Susah payah Emak dan saya mendapatkan uang untuk biaya sekolah SMK dan kebutuhan kami sehari-hari. Karena keadaan ekonomi keluarga yang tidak bagus itu, saya jadi anak yang kekurangan waktu bermain bersama teman yang lain. Waktu saya lebih banyak habis dengan belajar di sekolah, mencari uang sebagai penjaga parkir dan Pak Ogah, serta menyempatkan diri membaca buku pelajaran di rumah. Saya tidak boleh tinggal kelas. Saya benar-benar harus lulus dengan nilai yang tidak jelek-jelek amat.
Berkat perjuangan Emak dan doanya, akhirnya saya lulus SMK dengan jurusan Otomotif. Saya tidak bersikeras harus bekerja sesuai dengan jurusan. Saya mengirim lamaran ke beberapa perusahan apa saja dengan persyaratan kelulusan SMA sederajat. Rupaya mencari pekerjaan juga tidak mudah. Setidaknya lima kali saya gagal, padahal sudah spikotes dan sampai ke tahap wawancara. Saya sempat sedih karena hampir setahun menganggur dan belum bisa membantu Emak keluar dari kesulitan ekonomi. Emak yang tahu saya terpuruk kemudian menyemangati. Sampai kemudian saya bisa bekerja di perusahaan elektronik. Di perusahan itu saya bekerja dikontrak selama sembilan bulan. Saya senang sekali ketika mendapat perpanjangan kontrak dengan durasi yang sama. Ada harapan besar menjelang habisnya masa kontrak, saya akan diangkat menjadi karyawan tetap. Namun, harapan itu ternyata tidak terlaksana. Saya terpaksa putus kontrak dan harus mencari pekerjaan lain.
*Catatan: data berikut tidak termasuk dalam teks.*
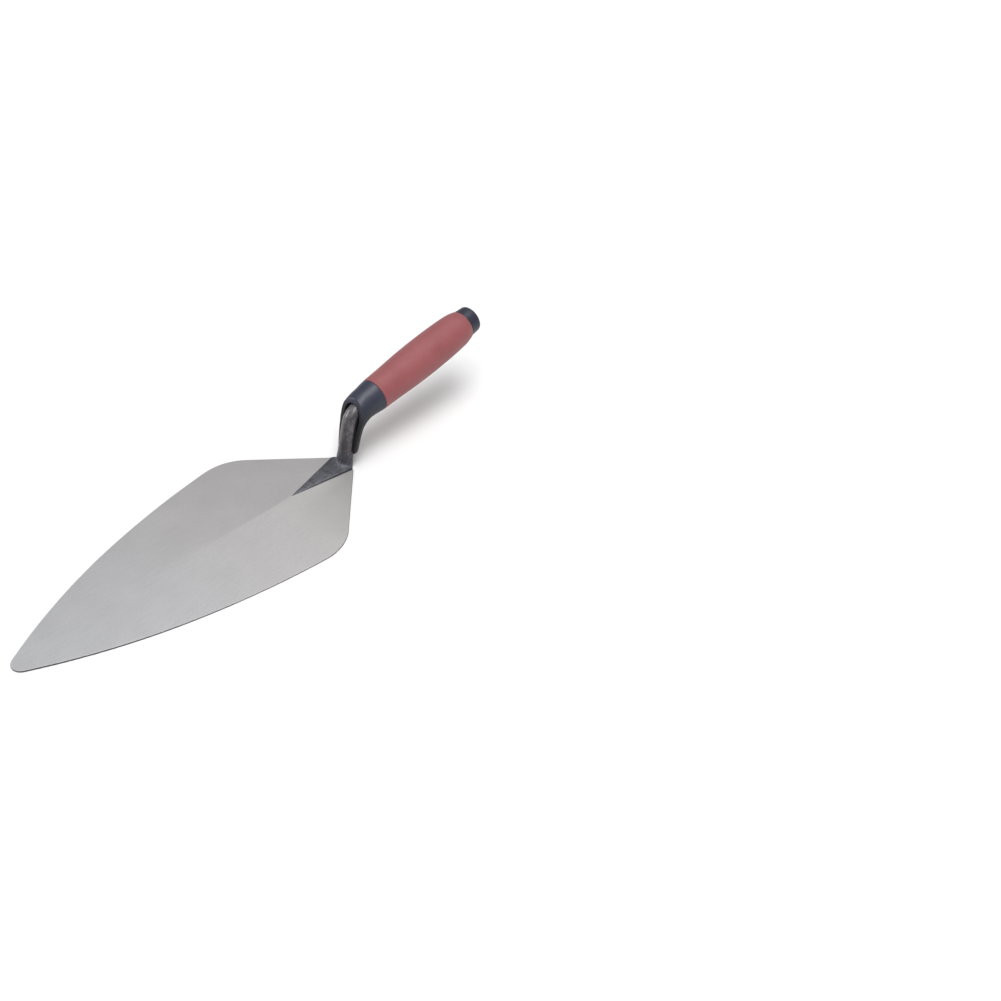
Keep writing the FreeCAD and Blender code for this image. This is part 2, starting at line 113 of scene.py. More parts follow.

Semua kebutuhan di rumah tergantung dengan penghasilan saya. Meski begitu, Emak tetap mengingatkan saya untuk berupaya menabung. Kata Emak, saya harus mempersipakan untuk keperluan masa depan saya. Selain itu, Emak juga berujar uang tabungan bisa dipakai untuk kebutuhan mendesak yang tidak terpikirkan. Intinya, kami harus punya dana tidak terduga.
Karena semua perusahan dan pabrik memakai sistem kontrak, akhirnya saya terus berpindah dari satu tempat kerja ke tempat kerja lainnya. Namun, pada prosesnya tidaklah mudah. Ada saja kendala tidak diterima saat melamar pekerjaan. Ada juga kekhawatiran uang simpanan saya habis karena terus diambil untuk keperluan sehari-hari selama menganggur. Puncaknya, ketika saya kembali menganggur dan virus covid-19 menyerang Indonesia. Saya semakin sulit mendapatkan pekerjaan, ditambah usia saya yang terus bertambah.
Saya stres sekali paca covid-19 pun tetap menganggur. Saya ingin melamar di pabrik-pabrik kecil yang ternyata banyak yang gulung tikar akibat dampak virus tersebut. Padahal, saya rela jika gajinya tidak sampai upah minimum, yang penting saya punya penghasilan. Sementara menjadi penjaga parkir dan Pak Ogah tidak banyak membantu. Dua pekerjaan itu justru diperebutan banyak orang yang juga menganggur. Kami harus bergantian dengan durasi yang lebih singkat, sehingga pendapatan makin kecil.